# Massachusetts Civil Service Commission rejects appeal of Springfield resident not hired by police



## niteowl1970 (Jul 7, 2009)

BOSTON - The state Civil Service Commission ruled in the city's favor recently that the Police Department had the right to disqualify the application of a city resident seeking to become a police officer because he had been arrested but never prosecuted for a 2006 homicide.

In a Sept. 20, decision, the commission ruled the city showed "reasonable justification" in the 2010 decision to pass over Luis Feliciano even though the 32-year-old life-long city resident he scored a 98 on the Civil Service exam.

The point of contention for the police department in considering Feliciano was he had been arrested and charged with murder in connection with the June 9, 2006 stabbing death of 26-year-old Adrian Gonzalez of East Hartford, Conn. Gonzalez was found beaten and stabbed in an alley connecting Worthington and Taylor streets in the city's downtown.

The charges against Feliciano and four other men were dropped on Sept. 15, 2006 for lack of evidence, while a sixth man, Jose Rivera, 20, pleaded guilty to a charge of involuntary manslaughter and assault and battery with a dangerous weapon in November, 2007. Rivera was sentenced to 5 to 7 years in prison.

According to Civil Service reports, Feliciano, who works in the area of loss prevention at a local retailer, took the state exam in 2009 and scored well enough to be including among candidates vying for 31 new police officer positions in Springfield.

The department, in the course of conducting background check on all of the candidates, turned up information on the 2006 arrest and it raised an immediate red flag, according to reports.

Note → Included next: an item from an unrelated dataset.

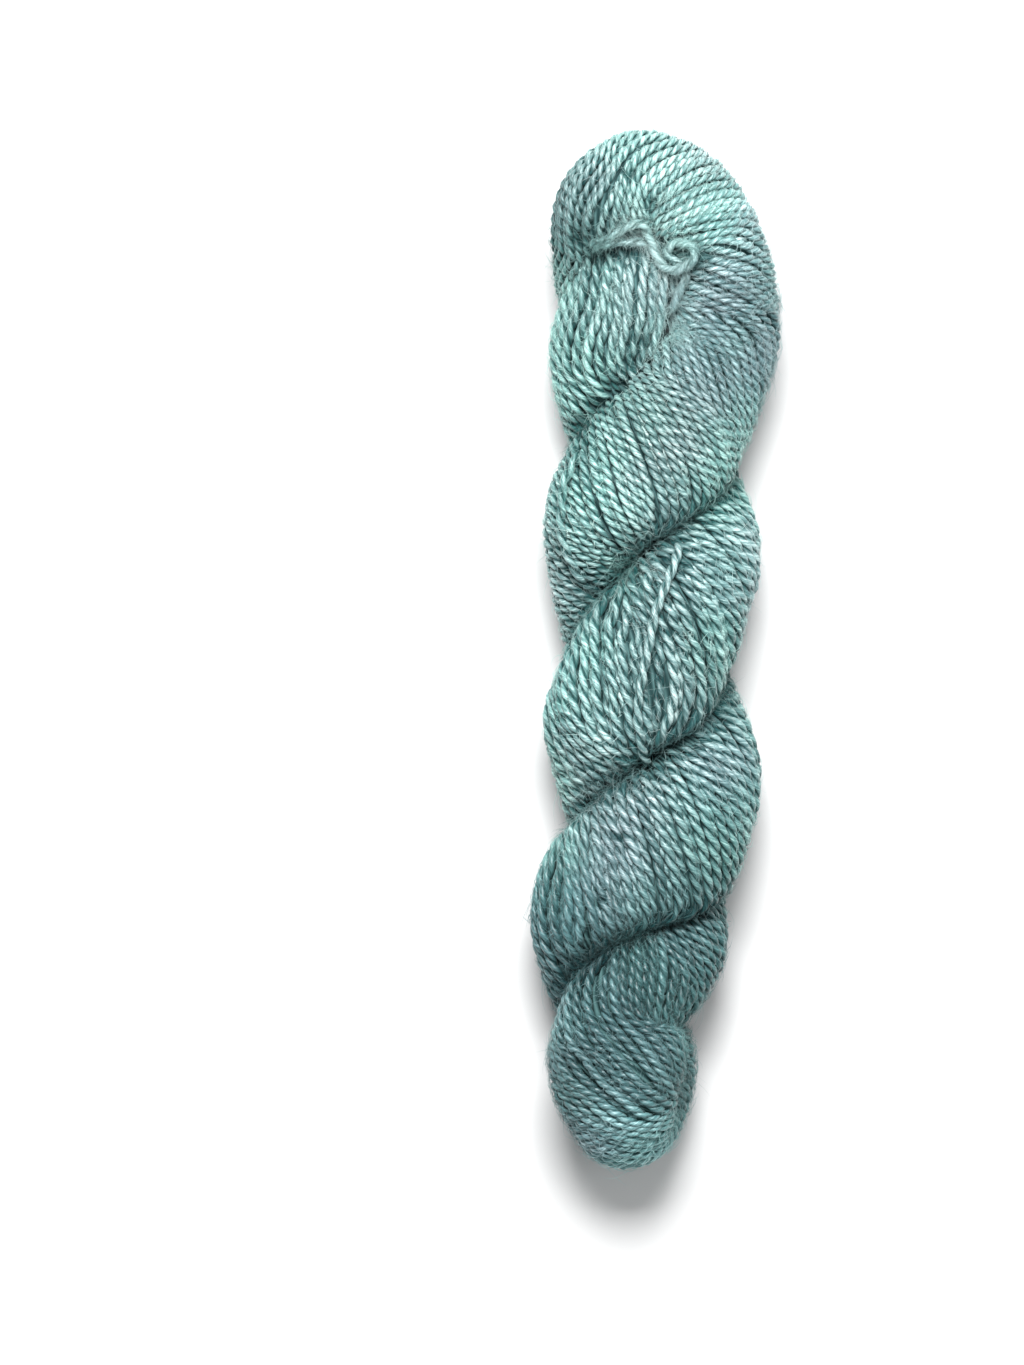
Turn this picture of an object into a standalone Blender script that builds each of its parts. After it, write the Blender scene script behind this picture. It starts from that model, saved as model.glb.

http://www.masslive.com/news/index.ssf/2012/09/massachusetts_civil_service_co_2.html


----------



## cousteau (Oct 31, 2011)

If you are or were associates of this level of society, do you really expect to be hired? One more rogue cop not on the street. Better for everyone.


----------



## Guest (Sep 27, 2012)

Isn't he the blind singer, I would think that would DQ him.


----------